>> Start Material provided
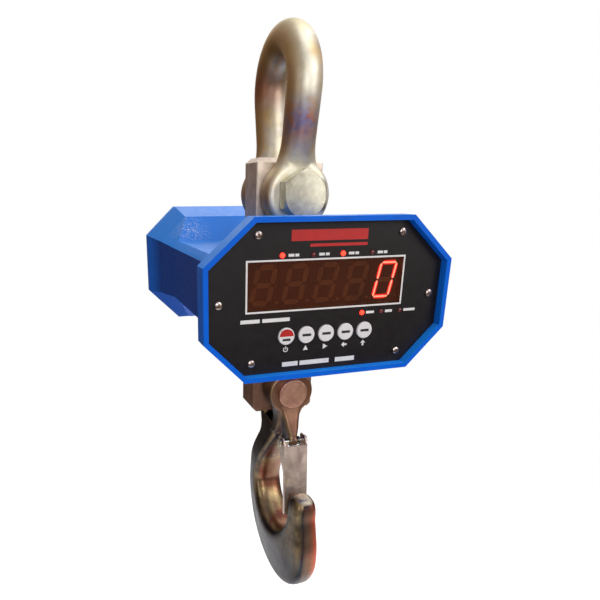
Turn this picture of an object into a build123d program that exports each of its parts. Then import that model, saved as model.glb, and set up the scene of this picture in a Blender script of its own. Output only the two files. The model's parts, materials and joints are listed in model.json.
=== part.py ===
"""Hanging crane scale: shackle, load cell in a cast housing, and a clevis hook with a safety latch.

Millimetres. The origin is the point inside the shackle bow where a crane hook bears.
The load line is the Z axis, +X is to the right of the display and -Y is towards the reader.
"""
from build123d import *
import os
from math import acos, atan2, cos, hypot, pi, radians, sin

os.makedirs("parts", exist_ok=True)

# ---- Driving dimensions ------------------------------------------------------------------
BAR_D = 28.0                # shackle bar
BOW_INSIDE_W = 44.0         # widest part of the bow
BOW_INSIDE_LENGTH = 106.0   # bearing point down to the shackle bolt
PIN_SPACING = 173.0         # shackle bolt down to the hook pin
BOLT_D = 24.0
HOOK_PIN_D = 22.0
PIN_FIT = 0.06              # radial running clearance of a pin in the load cell
EAR_T = 21.0                # shackle eyes and hook ears
EAR_GAP = 0.4               # between an ear and the load cell
SHACKLE_EYE_R = 28.0
BOLT_FLATS = 36.0           # bolt head and nut across flats
BOLT_SEAT_R = 22.0
CELL_SWING_R = 41.0         # clear of the load cell's top corners
HOOK_EAR_R = 21.0

CELL_W = 60.0               # load cell, left to right
CELL_T = 30.0               # load cell, front to back
CELL_ABOVE_BOLT = 30.0
CELL_BELOW_PIN = 24.0

CASE_HALF_W = 100.7         # octagonal rims
CASE_HALF_H = 60.0
FRONT_CORNERS = ((37.0, 33.5), (31.5, 31.8))    # top and foot of the front rim: across, down
REAR_CORNERS = ((30.5, 29.5), (31.5, 31.0))
CASE_FRONT_Y = -104.0
CASE_REAR_Y = 138.0
FRONT_RIM_DEPTH = 16.0
REAR_RIM_DEPTH = 11.0
REAR_STEP = 8.5             # rear rim stands this far out of the box in front of it
REAR_TAPER_DEPTH = 31.0
REAR_BOX_DEPTH = 6.0
FLARE_FRONT = 18.0          # length of the flare from a rim down to the waist
FLARE_REAR = 28.0
WAIST_HALF_W = 87.0
WAIST_HALF_H = 30.0
WAIST_CHAMFER = 6.0
WALL = 4.0
LIP_W = 3.8
FRONT_RECESS = 7.0          # lip down to the face of the panel
REAR_RECESS = 6.0
LEDGE_W = 10.0              # seat for the panel and its gasket
PANEL_T = 2.0
GASKET_T = 1.5
LOOSE = 0.3                 # gap between a moving piece and its neighbours

# ---- Levels worked out from them ---------------------------------------------------------
BOLT_Z = -BOW_INSIDE_LENGTH
HOOK_PIN_Z = BOLT_Z - PIN_SPACING
CELL_TOP_Z = BOLT_Z + CELL_ABOVE_BOLT
CELL_FOOT_Z = HOOK_PIN_Z - CELL_BELOW_PIN
CASE_Z = BOLT_Z - 73.0
EAR_IN_Y = CELL_T / 2 + EAR_GAP
EAR_OUT_Y = EAR_IN_Y + EAR_T
EAR_MID_Y = EAR_IN_Y + EAR_T / 2
SHACKLE_SPLIT_Y = EAR_OUT_Y + 18.0     # split pin behind the nut
PANEL_Y = CASE_FRONT_Y + FRONT_RECESS
PANEL_BACK_Y = PANEL_Y + PANEL_T
FRONT_SEAT_Y = PANEL_BACK_Y + GASKET_T
COVER_Y = CASE_REAR_Y - REAR_RECESS
COVER_BACK_Y = COVER_Y - PANEL_T
REAR_SEAT_Y = COVER_BACK_Y - GASKET_T


def save(name, *solids):
    """Write one node; several solids make one group."""
    shape = solids[0] if len(solids) == 1 else Compound(children=list(solids))
    shape.label = name
    export_step(shape, f"parts/{name}.step")


def rod(radius, start, end):
    """Round bar between two points."""
    axis = Vector(*end) - Vector(*start)
    plane = Plane(origin=start, z_dir=axis)
    return Solid.make_cylinder(radius, axis.length, plane)


def block(x, y, z):
    """Box from three (low, high) pairs."""
    corner = Plane(origin=(x[0], y[0], z[0]))
    return Solid.make_box(x[1] - x[0], y[1] - y[0], z[1] - z[0], corner)


def hexagon_y(flats, y, height, z, bore=0.0):
    """Hexagonal prism with its axis along +Y and a corner pointing up."""
    sketch = Plane(origin=(0, y, z), x_dir=(1, 0, 0), z_dir=(0, 1, 0))
    body = extrude(sketch * RegularPolygon(flats / 2, 6, major_radius=False, rotation=30), height)
    corner_cut = revolve_chamfer(flats, y, height, z)
    body = body & corner_cut
    if bore:
        body -= rod(bore, (0, y - 1, z), (0, y + height + 1, z))
    return body


def revolve_chamfer(flats, y, height, z):
    """Barrel that rounds the corners of a forged hexagon at both faces."""
    flat_r = flats / 2
    corner_r = flat_r / cos(pi / 6) + 0.2
    slope = (corner_r - flat_r * 0.97) * 0.55
    middle = Solid.make_cylinder(corner_r, height - 2 * slope, Plane((0, y + slope, z), z_dir=(0, 1, 0)))
    near = Solid.make_cone(flat_r * 0.97, corner_r, slope, Plane((0, y, z), z_dir=(0, 1, 0)))
    far = Solid.make_cone(corner_r, flat_r * 0.97, slope, Plane((0, y + height - slope, z), z_dir=(0, 1, 0)))
    return middle + near + far


# ---- Octagonal outlines of the housing ---------------------------------------------------
def octagon_points(inset=0.0, corners=FRONT_CORNERS):
    """Rim outline, seen from the front, moved inwards by inset; first point is top left."""
    def corner(chamfer, sign):
        across, down = chamfer
        length = hypot(across, down)
        level = CASE_HALF_H - inset
        side = CASE_HALF_W - inset
        # the sloping edge keeps its direction and moves inwards along its normal
        reach = CASE_HALF_W * down + CASE_HALF_H * across - across * down - inset * length
        return ((reach - level * across) / down, sign * level), (side, sign * (reach - side * down) / across)

    top_a, top_b = corner(corners[0], 1)
    foot_a, foot_b = corner(corners[1], -1)
    right = [top_a, top_b, foot_b, foot_a]
    left = [(-x, z) for x, z in right]
    return right + left[::-1]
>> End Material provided
Pull out the lines above in which the word "import" appears.

Turn this picture of an object into a build123d program that exports each of its parts. Then import that model, saved as model.glb, and set up the scene of this picture in a Blender script of its own. Output only the two files. The model's parts, materials and joints are listed in model.json.
from build123d import *
import os
from math import acos, atan2, cos, hypot, pi, radians, sin